**Task objective**
Repeat exactly the lines of the listing below, please, starting with the first and ending with the line containing "return n.finish(colour, roughness, relief, specular)"; leave out the rest.

start Information supplied

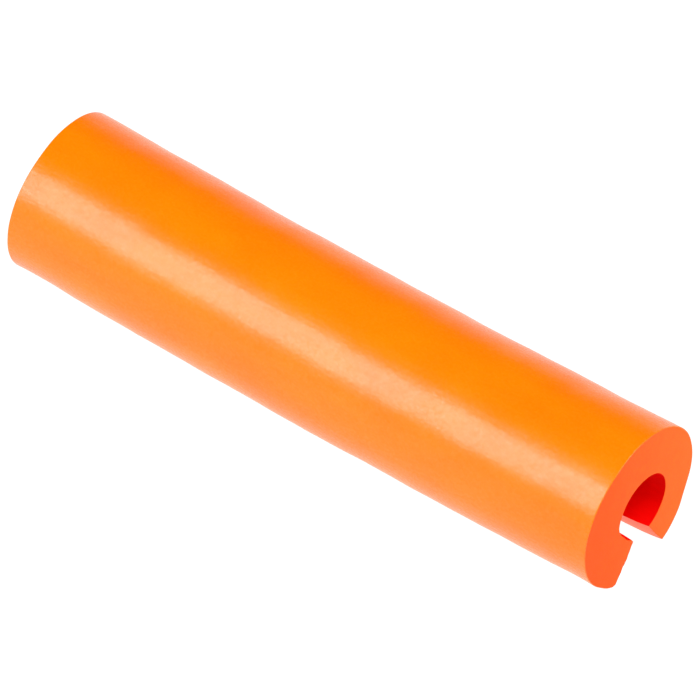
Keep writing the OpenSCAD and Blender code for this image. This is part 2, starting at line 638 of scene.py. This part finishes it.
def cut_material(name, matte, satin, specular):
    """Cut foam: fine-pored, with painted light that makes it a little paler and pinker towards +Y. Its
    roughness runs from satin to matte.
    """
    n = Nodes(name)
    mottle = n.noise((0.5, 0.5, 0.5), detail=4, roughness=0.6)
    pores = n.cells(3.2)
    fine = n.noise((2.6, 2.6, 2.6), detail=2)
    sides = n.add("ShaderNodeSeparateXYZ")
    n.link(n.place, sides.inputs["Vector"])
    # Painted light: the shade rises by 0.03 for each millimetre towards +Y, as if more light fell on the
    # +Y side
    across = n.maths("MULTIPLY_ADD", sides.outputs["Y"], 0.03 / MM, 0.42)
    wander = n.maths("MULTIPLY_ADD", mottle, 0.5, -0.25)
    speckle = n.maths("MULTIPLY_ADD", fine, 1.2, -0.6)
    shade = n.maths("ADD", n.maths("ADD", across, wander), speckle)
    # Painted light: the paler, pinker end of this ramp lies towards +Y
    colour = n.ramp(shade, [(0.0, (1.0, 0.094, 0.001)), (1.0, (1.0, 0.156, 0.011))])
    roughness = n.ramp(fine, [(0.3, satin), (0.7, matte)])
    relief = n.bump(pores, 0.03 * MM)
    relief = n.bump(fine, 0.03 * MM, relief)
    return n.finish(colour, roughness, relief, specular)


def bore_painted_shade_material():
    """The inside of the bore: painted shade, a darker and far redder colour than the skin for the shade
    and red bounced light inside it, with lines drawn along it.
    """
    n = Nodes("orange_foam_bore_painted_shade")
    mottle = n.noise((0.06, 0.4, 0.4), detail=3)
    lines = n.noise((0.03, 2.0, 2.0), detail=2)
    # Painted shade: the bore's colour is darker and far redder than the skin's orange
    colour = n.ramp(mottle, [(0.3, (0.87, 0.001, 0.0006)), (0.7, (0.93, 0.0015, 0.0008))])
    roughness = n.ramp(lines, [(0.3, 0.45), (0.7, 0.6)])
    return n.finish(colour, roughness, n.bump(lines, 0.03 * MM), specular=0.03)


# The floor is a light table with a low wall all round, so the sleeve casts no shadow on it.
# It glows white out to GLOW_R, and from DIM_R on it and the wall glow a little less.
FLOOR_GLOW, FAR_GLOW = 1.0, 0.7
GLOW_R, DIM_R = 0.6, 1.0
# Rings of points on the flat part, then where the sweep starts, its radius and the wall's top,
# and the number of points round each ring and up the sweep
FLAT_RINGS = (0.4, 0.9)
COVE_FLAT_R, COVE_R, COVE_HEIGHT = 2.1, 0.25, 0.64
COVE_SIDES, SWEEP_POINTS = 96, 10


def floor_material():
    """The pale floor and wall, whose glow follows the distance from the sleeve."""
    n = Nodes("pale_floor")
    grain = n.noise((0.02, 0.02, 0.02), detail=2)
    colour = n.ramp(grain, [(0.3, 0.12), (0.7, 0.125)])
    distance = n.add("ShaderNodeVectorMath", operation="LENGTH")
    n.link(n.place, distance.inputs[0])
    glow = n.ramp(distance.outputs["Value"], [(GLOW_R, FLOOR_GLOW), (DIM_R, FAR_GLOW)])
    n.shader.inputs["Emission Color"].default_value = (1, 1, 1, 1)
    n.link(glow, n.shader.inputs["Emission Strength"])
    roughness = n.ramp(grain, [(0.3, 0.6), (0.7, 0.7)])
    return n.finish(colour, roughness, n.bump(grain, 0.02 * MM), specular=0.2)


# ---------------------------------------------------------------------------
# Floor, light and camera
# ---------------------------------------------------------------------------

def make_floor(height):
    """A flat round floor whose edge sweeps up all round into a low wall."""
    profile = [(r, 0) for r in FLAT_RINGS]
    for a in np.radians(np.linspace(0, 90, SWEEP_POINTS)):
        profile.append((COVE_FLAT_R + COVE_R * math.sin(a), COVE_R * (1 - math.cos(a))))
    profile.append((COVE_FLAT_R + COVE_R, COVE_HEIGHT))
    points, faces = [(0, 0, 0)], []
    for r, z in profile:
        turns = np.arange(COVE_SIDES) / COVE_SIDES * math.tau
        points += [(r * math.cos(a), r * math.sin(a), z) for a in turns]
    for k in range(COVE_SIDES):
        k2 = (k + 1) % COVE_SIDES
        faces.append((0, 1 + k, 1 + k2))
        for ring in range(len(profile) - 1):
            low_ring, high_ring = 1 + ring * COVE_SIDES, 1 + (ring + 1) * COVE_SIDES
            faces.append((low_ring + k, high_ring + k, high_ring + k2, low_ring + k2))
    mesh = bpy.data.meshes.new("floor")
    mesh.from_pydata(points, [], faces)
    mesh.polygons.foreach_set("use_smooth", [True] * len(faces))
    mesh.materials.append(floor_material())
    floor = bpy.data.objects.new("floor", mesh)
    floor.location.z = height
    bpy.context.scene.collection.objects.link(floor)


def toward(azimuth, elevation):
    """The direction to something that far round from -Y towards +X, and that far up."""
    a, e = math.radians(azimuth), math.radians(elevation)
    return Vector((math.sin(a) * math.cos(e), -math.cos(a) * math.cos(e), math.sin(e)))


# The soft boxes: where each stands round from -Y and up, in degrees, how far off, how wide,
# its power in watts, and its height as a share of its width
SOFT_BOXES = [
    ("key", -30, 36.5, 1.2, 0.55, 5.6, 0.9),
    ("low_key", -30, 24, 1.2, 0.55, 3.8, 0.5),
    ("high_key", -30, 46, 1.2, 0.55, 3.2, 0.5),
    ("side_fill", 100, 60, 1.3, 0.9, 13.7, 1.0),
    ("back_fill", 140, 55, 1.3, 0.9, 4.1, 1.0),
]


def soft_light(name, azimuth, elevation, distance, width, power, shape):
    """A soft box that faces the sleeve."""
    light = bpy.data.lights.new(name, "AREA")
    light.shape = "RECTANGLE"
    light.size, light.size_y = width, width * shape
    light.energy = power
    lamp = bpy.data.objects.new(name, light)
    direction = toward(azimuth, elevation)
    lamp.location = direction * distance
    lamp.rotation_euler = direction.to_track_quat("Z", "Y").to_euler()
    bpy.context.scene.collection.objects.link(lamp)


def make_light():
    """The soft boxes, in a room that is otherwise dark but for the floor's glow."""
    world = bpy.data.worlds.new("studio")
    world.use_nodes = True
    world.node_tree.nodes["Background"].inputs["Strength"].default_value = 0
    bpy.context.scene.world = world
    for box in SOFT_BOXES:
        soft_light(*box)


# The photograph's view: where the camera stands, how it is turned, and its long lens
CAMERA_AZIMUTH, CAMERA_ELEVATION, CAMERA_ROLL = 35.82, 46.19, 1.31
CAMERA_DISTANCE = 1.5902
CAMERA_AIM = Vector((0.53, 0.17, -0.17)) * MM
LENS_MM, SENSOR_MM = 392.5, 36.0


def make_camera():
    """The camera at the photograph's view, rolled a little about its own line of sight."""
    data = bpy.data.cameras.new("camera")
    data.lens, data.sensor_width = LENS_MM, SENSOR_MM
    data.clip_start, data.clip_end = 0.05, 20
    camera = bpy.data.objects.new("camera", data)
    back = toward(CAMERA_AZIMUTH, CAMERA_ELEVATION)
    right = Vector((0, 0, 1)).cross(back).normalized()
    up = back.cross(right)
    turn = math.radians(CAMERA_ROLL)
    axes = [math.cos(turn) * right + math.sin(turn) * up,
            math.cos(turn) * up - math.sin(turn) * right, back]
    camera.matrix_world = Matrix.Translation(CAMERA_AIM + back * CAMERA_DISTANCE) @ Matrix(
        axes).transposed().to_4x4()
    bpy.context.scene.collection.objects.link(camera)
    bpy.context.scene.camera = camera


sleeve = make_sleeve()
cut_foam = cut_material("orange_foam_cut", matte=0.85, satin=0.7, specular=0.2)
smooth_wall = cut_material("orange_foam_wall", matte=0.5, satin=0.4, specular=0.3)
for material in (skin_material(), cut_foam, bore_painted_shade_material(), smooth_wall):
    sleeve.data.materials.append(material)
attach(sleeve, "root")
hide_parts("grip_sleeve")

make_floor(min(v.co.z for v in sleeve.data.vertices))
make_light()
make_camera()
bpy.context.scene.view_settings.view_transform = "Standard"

end Information supplied

**Problem solution**
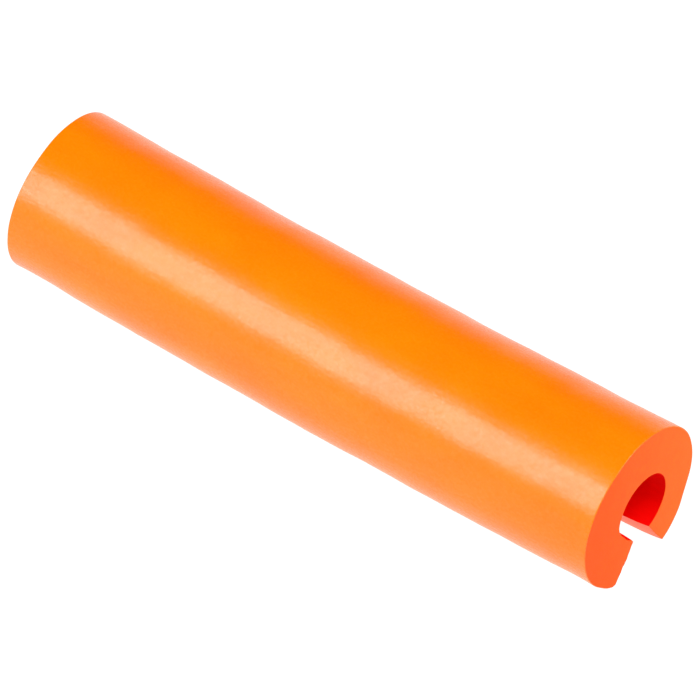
Keep writing the OpenSCAD and Blender code for this image. This is part 2, starting at line 638 of scene.py. This part finishes it.
def cut_material(name, matte, satin, specular):
    """Cut foam: fine-pored, with painted light that makes it a little paler and pinker towards +Y. Its
    roughness runs from satin to matte.
    """
    n = Nodes(name)
    mottle = n.noise((0.5, 0.5, 0.5), detail=4, roughness=0.6)
    pores = n.cells(3.2)
    fine = n.noise((2.6, 2.6, 2.6), detail=2)
    sides = n.add("ShaderNodeSeparateXYZ")
    n.link(n.place, sides.inputs["Vector"])
    # Painted light: the shade rises by 0.03 for each millimetre towards +Y, as if more light fell on the
    # +Y side
    across = n.maths("MULTIPLY_ADD", sides.outputs["Y"], 0.03 / MM, 0.42)
    wander = n.maths("MULTIPLY_ADD", mottle, 0.5, -0.25)
    speckle = n.maths("MULTIPLY_ADD", fine, 1.2, -0.6)
    shade = n.maths("ADD", n.maths("ADD", across, wander), speckle)
    # Painted light: the paler, pinker end of this ramp lies towards +Y
    colour = n.ramp(shade, [(0.0, (1.0, 0.094, 0.001)), (1.0, (1.0, 0.156, 0.011))])
    roughness = n.ramp(fine, [(0.3, satin), (0.7, matte)])
    relief = n.bump(pores, 0.03 * MM)
    relief = n.bump(fine, 0.03 * MM, relief)
    return n.finish(colour, roughness, relief, specular)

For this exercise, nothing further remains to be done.